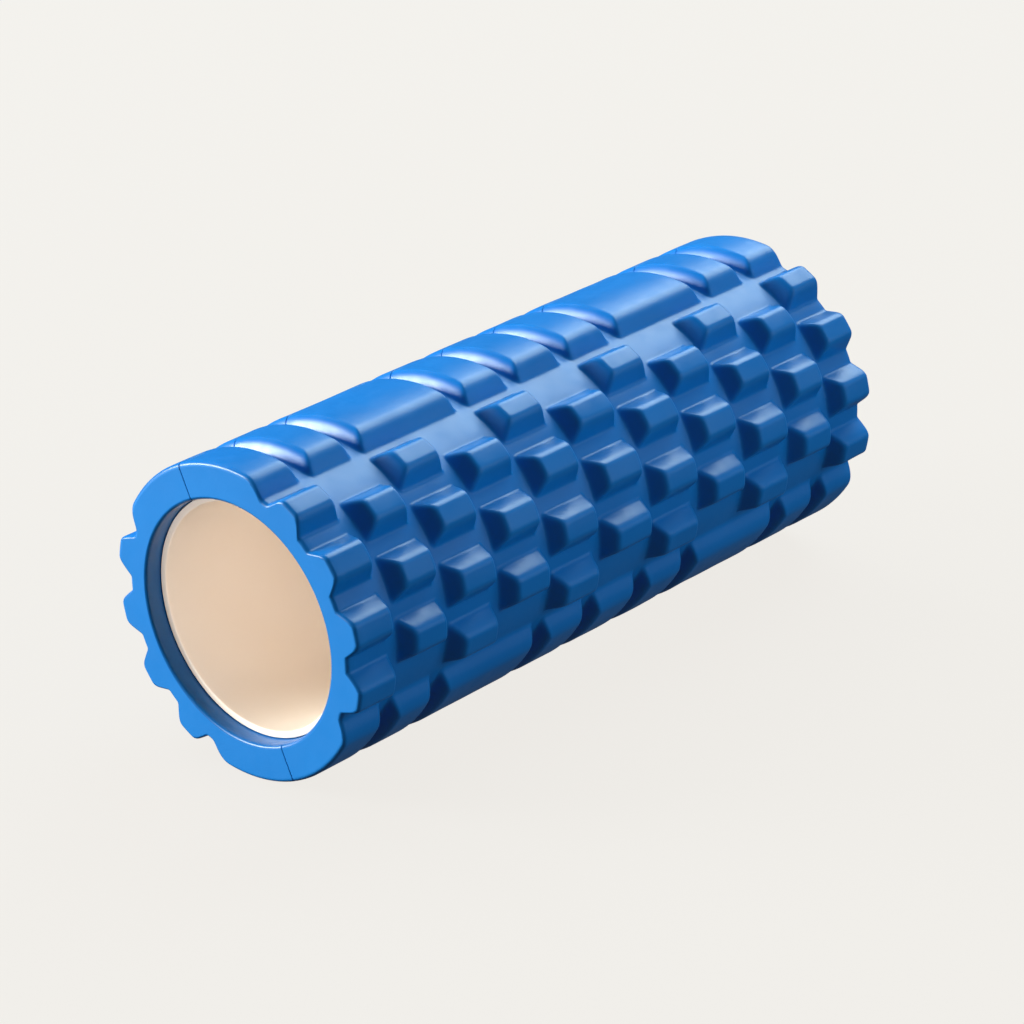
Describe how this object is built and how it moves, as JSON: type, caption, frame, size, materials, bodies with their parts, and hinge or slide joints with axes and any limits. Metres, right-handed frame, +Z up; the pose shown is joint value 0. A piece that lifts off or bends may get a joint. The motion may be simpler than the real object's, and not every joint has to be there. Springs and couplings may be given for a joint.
{
  "type": "foam roller",
  "caption": "Textured massage roller: a moulded foam sleeve with smooth bands and staggered blocks, glued round a hollow plastic tube.",
  "frame": {"origin": "middle of the roller, on its axis", "axes": "+X along the roller axis, +Z up as the roller lies on its side; the joints between the two half shells lie 26.6 degrees from the vertical, turned about X towards +Y at the top"},
  "size_m": [0.33, 0.139, 0.137],
  "materials": {
    "foam": "matte moulded closed-cell EVA foam",
    "core_plastic": "plain extruded plastic, satin",
    "adhesive": "cured contact adhesive"
  },
  "bodies": {
    "root": {"core_tube": "core_plastic", "foam_shell_front": "foam", "foam_shell_back": "foam", "core_bond_front": "adhesive", "core_bond_back": "adhesive", "seam_bond_top": "adhesive", "seam_bond_bottom": "adhesive"}
  },
  "joints": []
}
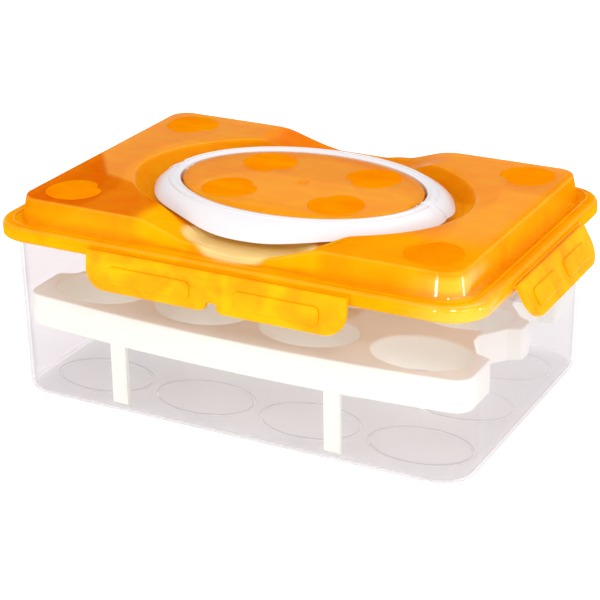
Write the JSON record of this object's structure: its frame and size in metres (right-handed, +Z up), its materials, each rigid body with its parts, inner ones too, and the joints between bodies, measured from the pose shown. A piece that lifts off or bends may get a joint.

####################

Given request: Repeat the material above in full, exactly as it stands.

Answer to this problem:
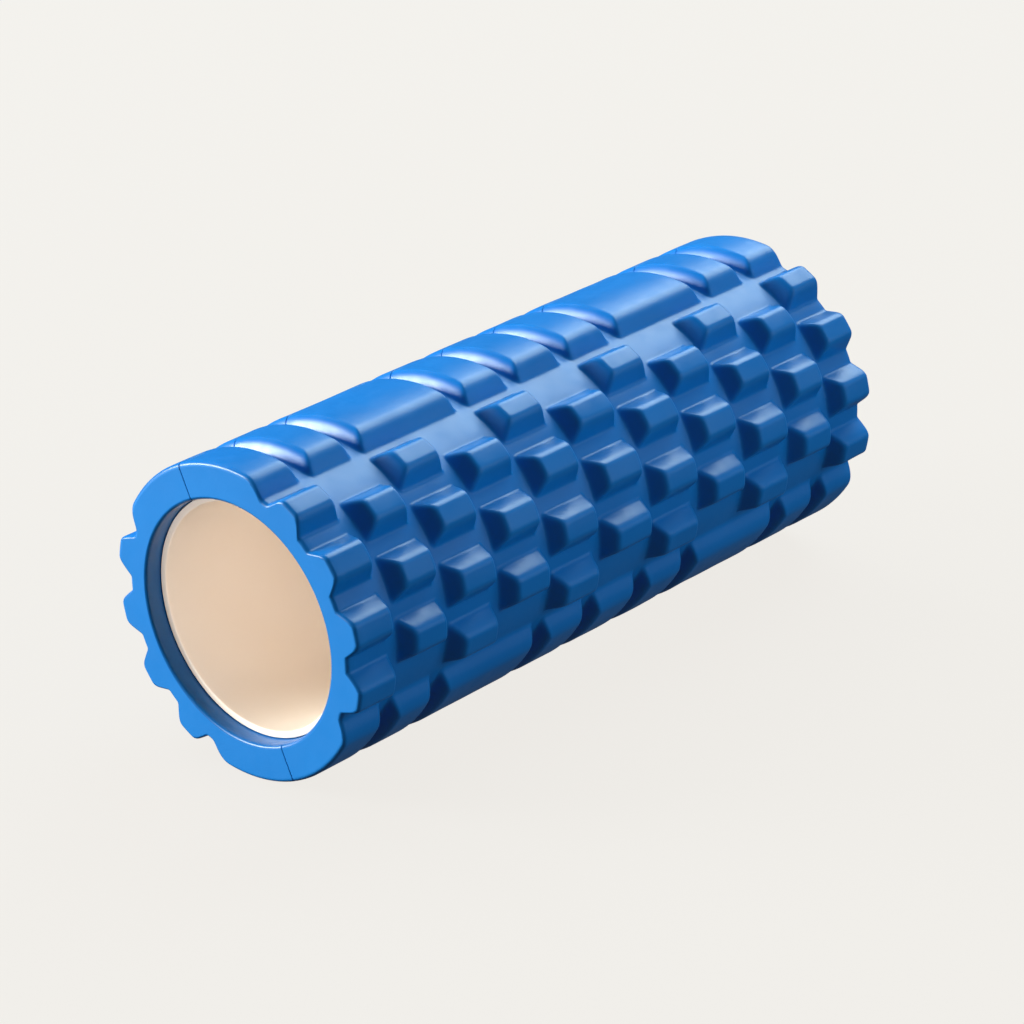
Describe how this object is built and how it moves, as JSON: type, caption, frame, size, materials, bodies with their parts, and hinge or slide joints with axes and any limits. Metres, right-handed frame, +Z up; the pose shown is joint value 0. A piece that lifts off or bends may get a joint. The motion may be simpler than the real object's, and not every joint has to be there. Springs and couplings may be given for a joint.
{
  "type": "foam roller",
  "caption": "Textured massage roller: a moulded foam sleeve with smooth bands and staggered blocks, glued round a hollow plastic tube.",
  "frame": {"origin": "middle of the roller, on its axis", "axes": "+X along the roller axis, +Z up as the roller lies on its side; the joints between the two half shells lie 26.6 degrees from the vertical, turned about X towards +Y at the top"},
  "size_m": [0.33, 0.139, 0.137],
  "materials": {
    "foam": "matte moulded closed-cell EVA foam",
    "core_plastic": "plain extruded plastic, satin",
    "adhesive": "cured contact adhesive"
  },
  "bodies": {
    "root": {"core_tube": "core_plastic", "foam_shell_front": "foam", "foam_shell_back": "foam", "core_bond_front": "adhesive", "core_bond_back": "adhesive", "seam_bond_top": "adhesive", "seam_bond_bottom": "adhesive"}
  },
  "joints": []
}
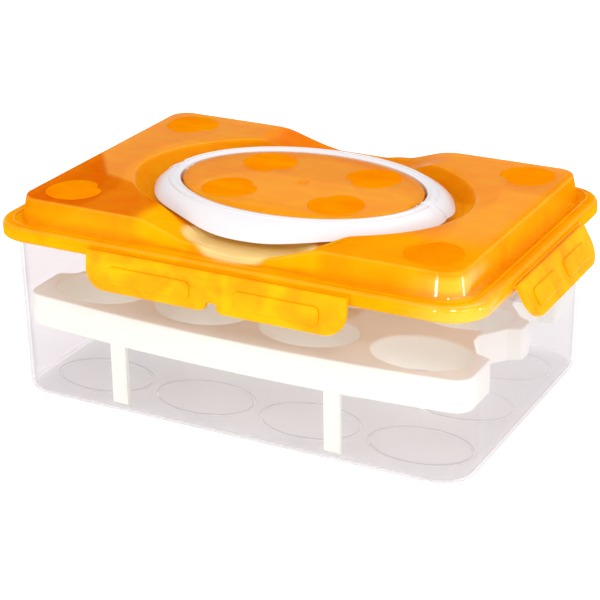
Write the JSON record of this object's structure: its frame and size in metres (right-handed, +Z up), its materials, each rigid body with its parts, inner ones too, and the joints between bodies, measured from the pose shown. A piece that lifts off or bends may get a joint.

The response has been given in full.